The general is retired and has a blacks-op company, which may not be important in the blurb (but makes him feel more rogue IMO), but also has an A.I. known as 'Syi' at his disposal, so it's quite the battle of the titans. Add in the fact that different characters view the infection-event through different lenses; science vs religion, and there is so much that isn't making into the blurb, it feels very bland to me.

Add on top again, Cora's traumatic back-story and her struggle to overcome it, while trying to save Brad and while fleeing the general, and the depth of the story simply isn't portrayed in the blurb.

But I certainly understand the need to be succinct.


message 25: by Maggie (new)

Maggie (ceodraiocht) | 84 comments I won’t edit it as there’s enough good feedback coming in on - just toss in the thought to keep in mind that the blurb is an example of your writing.

If it is too wordy, then I don’t get the book. I figure the author can’t edit back and I don’t want to slog through a book that’s a mish mash of too many words. Given your first start at your blurb, you might want to have an editor look at your book before you publish it. That may be beneficial to making it an even better book.


message 26: by Trike (new)

Trike D. wrote: "The number of characters to include in the blurb is the tricky part. As it turns out, Cora is extremely important, and for reasons I don't want to give away, has a stronger character arc than Brad...

....Cora's traumatic back-story and her struggle to overcome it, while trying to save Brad and while fleeing the general, and the depth of the story simply isn't portrayed in the blurb."


Nor should it be. You need to sell the sizzle, not the steak.

Look at the Clancy blurb again. It names one character, and although the entire franchise is built around Jack Ryan, in this novel he is practically a secondary character. The main character is the Soviet sub captain Marko Ramius.

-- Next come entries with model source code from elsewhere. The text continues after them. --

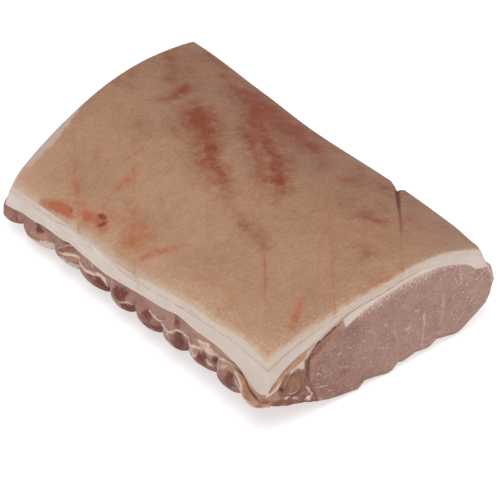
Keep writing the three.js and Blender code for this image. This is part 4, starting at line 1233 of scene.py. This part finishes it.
def eye_lean(look):
    """Raw loin muscle cut across its fibres: matt mauve with a fine grain of fibre bundles, pale specks and
    veins of marbling, and a fringe of short streaks where fat runs into its upper edge."""
    material, tree, place = new_material("raw_loin_eye")
    down = add(tree, "Mapping", {"Vector": place, "Rotation": (0.3, 0, 0), "Scale": (1, 1, 0.45)})
    broad, grain, fibres, specks, clusters, fringe, crumbs = (
        add(tree, "TexNoise", {"Vector": where, "Scale": 1000 / size, "Detail": detail, "Roughness": rough})
        for where, size, detail, rough in (
            (place, 20, 3, 0.5), (place, 1.3, 3, 0.7), (place, 4, 3, 0.6), (place, 1.3, 1, 0.5),
            (place, 14, 1, 0.5), (down, 1.1, 4, 0.7), (place, 0.8, 2, 0.5),
        )
    )
    bundles = add(tree, "TexVoronoi", {"Vector": place, "Scale": 1000 / 2.2}, feature="DISTANCE_TO_EDGE")
    x, y = (add(tree, "SeparateXYZ", (place,), out=axis) for axis in "XY")
    tone, dark, under, fringed, sheath, height = (
        add(tree, "Attribute", attribute_name=field, out="Fac")
        for field in ("tone", "eye_dark", "under_fat", "fringe", "sheath", "over_table")
    )

    # The mauve of the meat, its web of fibre bundles and its darker places.
    tone = wavered(
        tree, add(tree, "Math", (tone, 0.34), operation="MULTIPLY"), (broad, 0.3, 0.7, 0, 0.4),
        (grain, 0.3, 0.7, -0.2, 0.48), (fibres, 0.3, 0.7, -0.1, 0.2),
    )
    web = add(tree, "MapRange", (bundles, 0.0, 0.12, 0.12, 0))
    dark = add(tree, "Math", (dark, 0.8), operation="MULTIPLY")

    # Specks of fat, thicker in some places than in others and towards the back, fewer behind the cut face.
    limit = add(tree, "MapRange", (clusters, 0.35, 0.65, 0.73, 0.63))
    nearer = add(tree, "MapRange", (y, at(1, 20), at(1, 75), 0, 0.055))
    limit = add(tree, "Math", (limit, nearer), operation="SUBTRACT")
    limit = wavered(tree, limit, (x, at(0, CUT_X - 14), at(0, CUT_X - 4), 0.04, 0))
    dots = add(tree, "Math", (specks, limit), operation="SUBTRACT")
    dots = add(tree, "MapRange", (dots, 0.0, 0.04, 0, 0.6))
    colour = look.eye_pale
    for mask, tint in (
        (tone, look.eye_deep_and_shade), (web, look.marbling), (dark, look.rib_deep_and_shade), (dots, look.marbling),
    ):
        colour = add(tree, "Mix", {0: mask, 6: colour, 7: tint}, out=2, data_type="RGBA")
    colour = broken_marks(tree, colour, ("vein", look.marbling, grain, 0.35, 0.6, 0.15, 0.85))

    # The fringe under the fat: streaks that point away from it, in crumbs.
    reach = add(tree, "MapRange", (fringe, 0.36, 0.66, 0.6, 9.5))
    reach = add(tree, "Math", (reach, fringed), operation="MULTIPLY")
    streak = add(tree, "Math", (reach, under), operation="SUBTRACT")
    streak = add(tree, "MapRange", (streak, -0.8, 4.5, 0, 0.85))
    crumbled = add(tree, "MapRange", (crumbs, 0.4, 0.56, 0.25))
    streak = add(tree, "Math", (streak, crumbled), operation="MULTIPLY")

    # Along the seam a tan ridge of sheath with pale shreds, then reddened lean, and dark red painted shade
    # in the crevice.
    sheathed = add(tree, "MapRange", (fringe, 0.35, 0.6, 0.35, 1))
    sheath = add(tree, "Math", (sheath, sheathed), operation="MULTIPLY")
    shreds = add(tree, "MapRange", (crumbs, 0.55, 0.64, 0, 0.7))
    shreds = add(tree, "Math", (shreds, sheath), operation="MULTIPLY")
    for mask, tint in ((streak, look.marbling), (sheath, look.sheath), (shreds, look.marbling)):
        colour = add(tree, "Mix", {0: mask, 6: colour, 7: tint}, out=2, data_type="RGBA")
    colour = broken_marks(
        tree, colour, ("rust", look.rust, fringe, 0.38, 0.58, 0.95 * 0.35, 0.95 * 1.5),
        ("crevice", look.crevice, fringe, 0.38, 0.58, 0.35, 1.5),
    )
    # Painted shade along the foot of the cut end, darkest where it meets the table.
    table_shade = add(tree, "MapRange", (height, 0.3, 3.0, 0.5, 0))
    colour = add(tree, "Mix", {0: table_shade, 6: colour, 7: look.eye_deep_and_shade}, out=2, data_type="RGBA")
    finish_material(tree, {
        "Base Color": colour, "Roughness": add(tree, "MapRange", (grain, 0.3, 0.7, 0.36, 0.55)), "IOR": 1.4,
        "Specular IOR Level": 0.28, "Subsurface Weight": 0.2, "Subsurface Radius": (1.0, 0.35, 0.25),
        "Subsurface Scale": 0.0018,
    }, add(tree, "Math", (grain, add(tree, "Math", (bundles, 0.8), operation="MULTIPLY"))), strength=0.35)
    return material


def rib_side_lean(look):
    """Raw rib-side lean: moist, darker mauve-red than the eye, with near-black cores in the rib fingers, pale
    membranes curling between them, and lumps of soft fat below."""
    material, tree, place = new_material("raw_rib_side_lean")
    broad, grain, curl = (
        add(tree, "TexNoise", {
            "Vector": place, "Scale": 1000 / size, "Detail": 3, "Roughness": rough, "Distortion": twist,
        })
        for size, rough, twist in ((12, 0.5, 0), (1.5, 0.7, 0), (5, 0.5, 1.2))
    )
    height = add(tree, "Attribute", attribute_name="over_table", out="Fac")
    # Painted shade: the lean darkens towards the table, on the undersides of the fingers.
    tone = add(tree, "MapRange", (height, 0.5, 16, 0.85, 0.1))
    tone = wavered(tree, tone, (broad, 0.3, 0.7, -0.2, 0.4), (grain, 0.3, 0.7, -0.12, 0.12))
    colour = add(tree, "Mix", {0: tone, 6: look.rib_pale, 7: look.rib_deep_and_shade}, out=2, data_type="RGBA")
    wear = add(tree, "MapRange", (curl, 0.35, 0.65, -0.28, 0.28))
    wear = wavered(tree, wear, (grain, 0.35, 0.65, -0.12, 0.12))
    # The crease and crevice marks are painted shade in the rib side's creases and in the seam's crevice.
    colour = worn_marks(
        tree, colour, wear, 4.0, 0.15, 0.8,
        ("core", look.rib_core_and_shade, 0.95), ("tanned", look.tanned, 0.85), ("pale_fat", look.fat_soft, 0.85),
        ("membrane", look.fat_soft, 0.85), ("dark", look.rib_deep_and_shade, 0.5), ("strip", look.strip, 1.0),
        ("wedge", look.fat_soft, 1.0), ("rust", look.rust, 0.85), ("crease", look.crevice, 0.9),
        ("crevice", look.crevice, 1.0),
    )
    finish_material(tree, {
        "Base Color": colour, "Roughness": 0.45, "IOR": 1.4, "Specular IOR Level": 0.22,
        "Subsurface Weight": 0.2, "Subsurface Radius": (1.0, 0.35, 0.25), "Subsurface Scale": 0.0018,
    }, wavered(tree, grain, (curl, 0, 1, 0, 1.5)), strength=0.4, distance=0.0008)
    return material


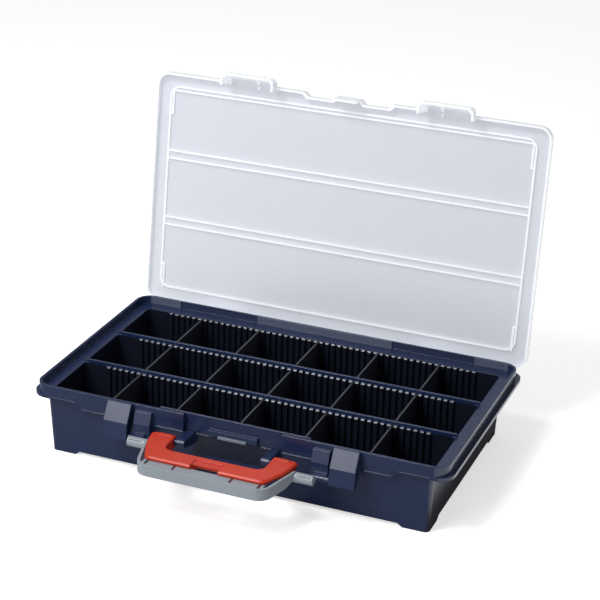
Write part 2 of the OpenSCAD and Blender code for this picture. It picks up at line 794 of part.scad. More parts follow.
// The lid's knuckle of one hinge, with the arm that joins it to the lid
module lid_knuckle() {
    x0 = hinge_at - hinge_length / 2 + tub_knuckle + knuckle_gap;
    x1 = hinge_at + hinge_length / 2 - tub_knuckle - knuckle_gap;
    rod(x0, x1, hinge_y, hinge_z, knuckle);
    along_x(x0, x1)
        polygon([[lid_rear - lid_wall, lid_top - 0.5], [lid_rear, lid_top - 0.5],
                 [hinge_y + knuckle, hinge_z], [hinge_y - 3.2, hinge_z]]);
}

// The middle tab, which hangs in front of the catch block
module middle_tab() {
    translate([-middle_tab_half, lid_front, catch_top - catch_height + 1])
        cube([2 * middle_tab_half, lid_wall, lid_top - 1 - catch_top + catch_height - 1]);
}

module lid_closed() {
    difference() {
        union() {
            translate([0, 0, panel_z])
                linear_extrude(lid_panel)
                    polygon(lid_outline(0));
            translate([0, 0, lid_edge_z])
                linear_extrude(lid_edge - 0.5)
                    difference() {
                        polygon(lid_outline(0));
                        polygon(lid_outline(lid_wall));
                    }
            lid_ribs();
            middle_tab();
            both_sides() {
                latch_tab();
                lid_knuckle();
            }
        }
        both_sides() {
            // The lid's edge is open inside each latch tab
            translate([tab_from + lid_wall + tab_draft, lid_front - 0.1, tab_z - 1])
                cube([tab_to - tab_from - 2 * (lid_wall + tab_draft), lid_wall + 0.6,
                      panel_z - tab_z + 1]);
            rod(hinge_at - hinge_length / 2, hinge_at + hinge_length / 2,
                hinge_y, hinge_z, bore_radius);
        }
    }
}

module lid() {
    color(clear_plastic)
        translate([0, hinge_y, hinge_z])
            rotate([-open_angle, 0, 0])
                translate([0, -hinge_y, -hinge_z])
                    lid_closed();
}

// ---- latches ---------------------------------------------------------

// A latch is a hollow lever: a folded front, two cheeks, a top hook and a pivot barrel
module latch(side) {
    top_y = -rim_y - latch_top_out;
    crease_y = -rim_y - latch_crease_out;
    foot_y = -rim_y - latch_foot_out;
    t = latch_wall;
    x0 = latch_at - latch_width / 2;
    x1 = latch_at + latch_width / 2;
    front = [[top_y, latch_top], [crease_y, latch_crease], [foot_y, latch_foot]];
    shell = concat(front, [[foot_y + t, latch_foot], [crease_y + t, latch_crease - 0.8],
                           [top_y + t, latch_top - latch_hook], [latch_back, latch_top - latch_hook],
                           [latch_back, latch_top]]);
    cheek = concat(front, [[latch_pivot_y, latch_foot], [latch_pivot_y + 5, latch_pivot_z],
                           [latch_back, latch_crease - 2], [latch_back, latch_top]]);
    mirror([side < 0 ? 1 : 0, 0, 0])
        color(navy)
            difference() {
                union() {
                    along_x(x0, x1)
                        polygon(shell);
                    for (x = [x0, x1 - t])
                        along_x(x, x + t)
                            polygon(cheek);
                    rod(x0, x1, latch_pivot_y, latch_pivot_z, latch_barrel);
                }
                rod(x0 - 1, latch_pin_to + 0.3, latch_pivot_y, latch_pivot_z, bore_radius);
            }
}

module latch_pin(side) {
    mirror([side < 0 ? 1 : 0, 0, 0])
        color(steel)
            rod(latch_pin_from + 0.2, latch_pin_to, latch_pivot_y, latch_pivot_z, pin_radius);
}

module hinge_pin(side) {
    mirror([side < 0 ? 1 : 0, 0, 0])
        color(steel)
            rod(hinge_at - hinge_length / 2, hinge_at + hinge_length / 2, hinge_y, hinge_z, pin_radius);
}

// ---- handle ----------------------------------------------------------

// The plan of the whole grip without its opening, drawn in by a given amount
function grip_plan(b) =
    let (x = grip_half - b, x0 = grip_front_half + 0.5 - b, y0 = grip_front + b, y1 = grip_back - b,
         r = grip_corner - b, k = 3,
         right = concat(arc(x0 - r, y0 + r, r, 270, 335, 5),
                        [[x - shoulder_in, grip_y - shoulder_at],
                         [x - 0.4 * shoulder_in, grip_y - shoulder_at / 2], [x, y1 - k], [x - k, y1]]),
         last = len(right) - 1)
    concat(right, [for (i = [last:-1:0]) [-right[i][0], right[i][1]]]);

// The plan of the opening between the arms, spread by a given amount
function opening_plan(b) =
    let (x = arm_inner + b, y = grip_inner_y - b, r = grip_fillet + b)
    concat([[x, grip_back + 1], [-x, grip_back + 1]],
           arc(-x + r, y + r, r, 180, 270, 6), arc(x - r, y + r, r, 270, 360, 6));

// The half-width of the grip's body at a given Y, just inside the frame's web
function core_side(y) = frame_half - web_width - web_gap
    - (frame_half - frame_front_half) * (frame_y - y) / (frame_y - frame_front - web_width);

// The plate of the grip with its upper edges bevelled
module grip_top_plate() {
    hull() {
        translate([0, 0, grip_plate_z])
            linear_extrude(grip_plate - grip_bevel)
                polygon(grip_plan(0));
        translate([0, 0, grip_top_z - 0.1])
            linear_extrude(0.1)
                polygon(grip_plan(grip_bevel));
    }
}

// The body of the grip under its plate, kept inside the frame
module grip_body_block() {
    translate([0, 0, grip_core_z])
        linear_extrude(grip_plate_z - grip_core_z + 0.5)
            polygon([[-core_half, grip_back - 4], [-core_half + 3, grip_back - 1],
                     [core_half - 3, grip_back - 1], [core_half, grip_back - 4],
                     [core_half, frame_y - 3], [core_side(core_step), core_step],
                     [core_side(core_front), core_front], [-core_side(core_front), core_front],
                     [-core_side(core_step), core_step], [-core_half, frame_y - 3]]);
}

module handle_grip() {
    flare = 0.8;
    notch_y = grip_front + grip_notch;
    color(red)
        difference() {
            union() {
                difference() {
                    union() {
                        grip_top_plate();
                        grip_body_block();
                    }
                    translate([0, 0, grip_core_z - 1])
                        linear_extrude(grip_z + tall)
                            polygon(opening_plan(0));
                    // The opening's upper edge is bevelled
                    hull() {
                        translate([0, 0, grip_top_z - flare])
                            linear_extrude(0.01)
                                polygon(opening_plan(0));
                        translate([0, 0, grip_top_z])
                            linear_extrude(0.01)
                                polygon(opening_plan(flare));
                    }
                    // The finger notch in the front edge, and the shallow pocket behind it
                    translate([-grip_notch_half, grip_front - 1, grip_core_z - 1])
                        cube([2 * grip_notch_half, grip_notch + 1, tall]);
                    translate([-grip_notch_half, notch_y - 1, grip_top_z - 0.7])
                        cube([2 * grip_notch_half, notch_pocket + 1, tall]);
                    // The hollow under the notch
                    translate([-grip_notch_half, notch_y - 1, grip_core_z - 1])
                        cube([2 * grip_notch_half, notch_hollow + 1, grip_plate_z + 2.2 - grip_core_z]);
                }
                both_sides() {
                    // The trunnion that carries the frame
                    rod(core_half - 5, frame_knuckle_to - knuckle_cap - 0.6, frame_y, frame_z,
                        trunnion_radius);
                    // Raised bar on the end of the arm
                    translate([arm_inner + 2.5, grip_y - 1.5, grip_top_z - 0.5])
                        cube([15, 4, 1.1]);
                }
            }
            both_sides()
                rod(arm_inner - 1, lug_at + arm_gap + stub_length + 0.5, grip_y, grip_z,
                    stub_radius + pin_clear);
        }
}

// The outline of the frame's band, drawn in by a given amount. Each front corner is an arc that
// runs a little past the corner's width, to meet the slanting side.
function frame_outline(inset, back) =
    let (r = max(frame_corner - inset, 2), x0 = frame_front_half - inset - r * corner_set,
         x1 = frame_half - inset, y0 = frame_front + inset + r)
    concat([[x1, back], [-x1, back], [-x1, frame_y]],
           arc(-x0, y0, r, 180 + corner_lean, 270, 6), arc(x0, y0, r, 270, 360 - corner_lean, 6),
           [[x1, frame_y]]);

module handle_frame() {
    groove = 0.9;
    color(grey)
        difference() {
            union() {
                // The band
                difference() {
                    translate([0, 0, band_bottom])
                        linear_extrude(band_height)
                            difference() {
                                polygon(frame_outline(0, frame_y));
                                polygon(frame_outline(band_wall, frame_y + 9));
                            }
                    // The band's lower edge slopes up to the knuckles
                    along_x(-frame_half - 1, frame_half + 1)
                        polygon([[frame_y - band_slope, band_bottom], [frame_y + 1, frame_z - 1],
                                 [frame_y + 1, band_bottom - 1], [frame_y - band_slope, band_bottom - 1]]);
                }
                // The web inside the front of the band, cut by narrow slots
                translate([0, 0, web_top - web_wall])
                    linear_extrude(web_wall)
                        difference() {
                            polygon(frame_outline(1, frame_y));
                            polygon(frame_outline(web_width, frame_y + 9));
                            translate([-frame_half, frame_front + web_back])
                                square([2 * frame_half, frame_reach]);
                            for (side = [-1, 1])
                                translate([side * (web_half + frame_half / 2), frame_front + web_back])
                                    square([frame_half, 2 * (web_back - 8)], center = true);
                            for (x = [slot_at, second_slot_at], side = [-1, 1])
                                translate([side * x - slot_width / 2, frame_front + band_wall + 1.2])
                                    square([slot_width, web_width]);
                        }
                both_sides()
                    rod(frame_half - band_wall - 0.5, frame_knuckle_to, frame_y, frame_z, frame_knuckle);
            }
            both_sides() {
                rod(frame_half - band_wall - 2, frame_knuckle_to - knuckle_cap, frame_y, frame_z,
                    trunnion_bore);
                // Long grooves round each knuckle
                for (a = [45:90:315])
                    translate([frame_half + 3, frame_y, frame_z])
                        rotate([a, 0, 0])
                            translate([0, frame_knuckle - 1.2, -groove / 2])
                                cube([frame_knuckle_to - frame_half - 5, 3, groove]);
            }
        }
}

// ---- nodes -----------------------------------------------------------

tub();
lid();
hinge_pin(-1);  // hinge_pin_left
hinge_pin(1);  // hinge_pin_right
latch(-1);  // latch_left
latch(1);  // latch_right
latch_pin(-1);  // latch_pin_left
latch_pin(1);  // latch_pin_right
handle_grip();
handle_frame();
divider(0, 1);  // divider_front_1
divider(0, 2);  // divider_front_2
divider(0, 3);  // divider_front_3
divider(0, 4);  // divider_front_4
divider(0, 5);  // divider_front_5
divider(1, 1);  // divider_middle_1
divider(1, 2);  // divider_middle_2
divider(1, 3);  // divider_middle_3
divider(1, 4);  // divider_middle_4
divider(1, 5);  // divider_middle_5
divider(2, 1);  // divider_rear_1
divider(2, 2);  // divider_rear_2
divider(2, 3);  // divider_rear_3
divider(2, 4);  // divider_rear_4
divider(2, 5);  // divider_rear_5
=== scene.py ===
# %% [markdown]
# # An open parts organiser case
#
# The case has a dark blue tub with eighteen compartments, a clear lid on two hinges, two latches
# and a carrying handle of a red grip inside a grey frame. The CAD model gives the true shapes.
# This file gives them their plastics, their light and their camera, step by step.

import json
import math

import bpy
from mathutils import Matrix, Vector

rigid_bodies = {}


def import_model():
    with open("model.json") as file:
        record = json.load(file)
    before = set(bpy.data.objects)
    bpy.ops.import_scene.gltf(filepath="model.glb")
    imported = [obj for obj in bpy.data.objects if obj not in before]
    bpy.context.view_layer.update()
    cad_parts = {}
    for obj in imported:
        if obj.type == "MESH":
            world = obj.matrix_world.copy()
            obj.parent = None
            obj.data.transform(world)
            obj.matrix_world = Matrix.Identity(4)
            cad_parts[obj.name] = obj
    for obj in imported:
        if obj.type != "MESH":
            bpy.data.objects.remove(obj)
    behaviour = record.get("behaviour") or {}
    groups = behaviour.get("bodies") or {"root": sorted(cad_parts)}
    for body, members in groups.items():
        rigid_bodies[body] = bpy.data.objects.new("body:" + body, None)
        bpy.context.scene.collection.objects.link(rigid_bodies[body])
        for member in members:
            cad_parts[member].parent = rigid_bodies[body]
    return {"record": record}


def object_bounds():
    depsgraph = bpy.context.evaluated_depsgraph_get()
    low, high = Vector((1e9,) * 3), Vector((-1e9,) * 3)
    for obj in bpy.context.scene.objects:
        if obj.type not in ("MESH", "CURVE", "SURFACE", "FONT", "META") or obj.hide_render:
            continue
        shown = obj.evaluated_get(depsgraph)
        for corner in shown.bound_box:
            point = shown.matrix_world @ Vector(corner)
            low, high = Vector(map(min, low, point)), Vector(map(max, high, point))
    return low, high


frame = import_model()
cad_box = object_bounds()

# %% [markdown]
# ## The camera
#
# The photograph was taken with a long lens from the front right, a little above the case. The place
# and the turn of the camera were solved from the straight edges of the rim, the tub and the lid.
# A camera can be aimed by hand or with a constraint. Here it is set from a place, a point that it
# looks at and a small roll, because three named values are easy to read and to correct. Places are
# in metres. The lens and the sensor are in millimetres.

# %% Place the camera
CAMERA_PLACE = Vector((0.6878, -1.7150, 0.9785))
CAMERA_TARGET = Vector((0.0199, 0.0, 0.16745))
CAMERA_ROLL = math.radians(1.59)
LENS = 112.99
SENSOR_WIDTH = 36.0


def aimed(place, target):
    """The matrix of a camera or lamp that stands at a place and looks at a target."""
    place = Vector(place)
    turn = (Vector(target) - place).to_track_quat("-Z", "Y").to_matrix().to_4x4()
    return Matrix.Translation(place) @ turn


camera_data = bpy.data.cameras.new("camera")
camera_data.lens = LENS
camera_data.sensor_width = SENSOR_WIDTH
camera = bpy.data.objects.new("camera", camera_data)
bpy.context.scene.collection.objects.link(camera)
camera.matrix_world = aimed(CAMERA_PLACE, CAMERA_TARGET) @ Matrix.Rotation(CAMERA_ROLL, 4, "Z")
bpy.context.scene.camera = camera
print("camera distance:", round((CAMERA_TARGET - CAMERA_PLACE).length, 3), "m")

# %% [markdown]
# ## Building blocks for the node trees
#
# A material is a small graph of nodes, and it could be drawn by hand in the shader editor. In code,
# one short function for each kind of node that comes up often keeps the recipes below down to what
# they say about the plastic.

# %% Start a material and fill its sockets
def new_material(name):
    material = bpy.data.materials.new(name)
    material.use_nodes = True
    tree = material.node_tree
    tree.nodes.clear()
    output = tree.nodes.new("ShaderNodeOutputMaterial")
    return material, tree, output


def add(tree, kind, **values):
    node = tree.nodes.new(kind)
    for key, value in values.items():
        setattr(node, key, value)
    return node


def feed(tree, socket, value):
    """Wires a socket to another node's output, or sets it to a plain number or colour."""
    if isinstance(value, bpy.types.NodeSocket):
        tree.links.new(value, socket)
    else:
        socket.default_value = value


def opaque(colour):
    """The colour with the fourth number that a colour socket asks for."""
    return (*colour, 1.0)


print("helpers: new_material, add, feed, opaque")

# %% Nodes that work out a number or a colour
def calculate(tree, operation, *values, clamp=False):
    node = add(tree, "ShaderNodeMath", operation=operation, use_clamp=clamp)
    for socket, value in zip(node.inputs, values):
        feed(tree, socket, value)
    return node.outputs[0]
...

Ramius intends to defect to the US during a Soviet wargame pitting his experimental submarine against the best existing sub, commanded by Ramius’ former protege and probably the best living commander in the USSR. Ramius told his superiors that he was going to defect, so now the entire Soviet Fleet is after him. Meanwhile, Ramius is lying to his crew about what they’re doing, so the other 200 men aboard have no idea they’re defecting... or that the USSR intends to sink them. Plus, Ramius murders the political officer, creating a locked-room mystery for his subordinates to figure out, on top of everything else that’s going on in this story, which involves Russian history and the politics of the Cold War.

Yet the description merely says, “a Soviet sub commander has just made a fateful decision. The Red October is heading west.”

That’s it.

One of the reasons Red October was such a hit is because readers discovered unsuspected depths inside a multilayered story. Everyone was like, “Wow, this is way more intricate than I expected!”

Instead of giving us that long list of details about all these characters and what’s going on, you just need to distill it down to the very basic elements, and make those sound fascinating.


message 27: by Don (new)

Don Dunham Sounds like Science Fiction to me.


message 28: by Don (new)

Don Dunham ...And ! My goodness if you haven't had a capable editor look over your work, you should strongly consider it.


message 29: by Cheryl (new)

Cheryl (cherylllr) Actually I'd consider reading the book blurbed in msg. 21.

Stopping there might be appropriate... especially if you haven't gotten this much help with the novel itself... nothing pisses me off more than a perfect blurb for a book that turns out to be poorly finished.

Again I suppose it's just me, but promising one thing and delivering something lesser, or even just different, is gonna get a star taken off.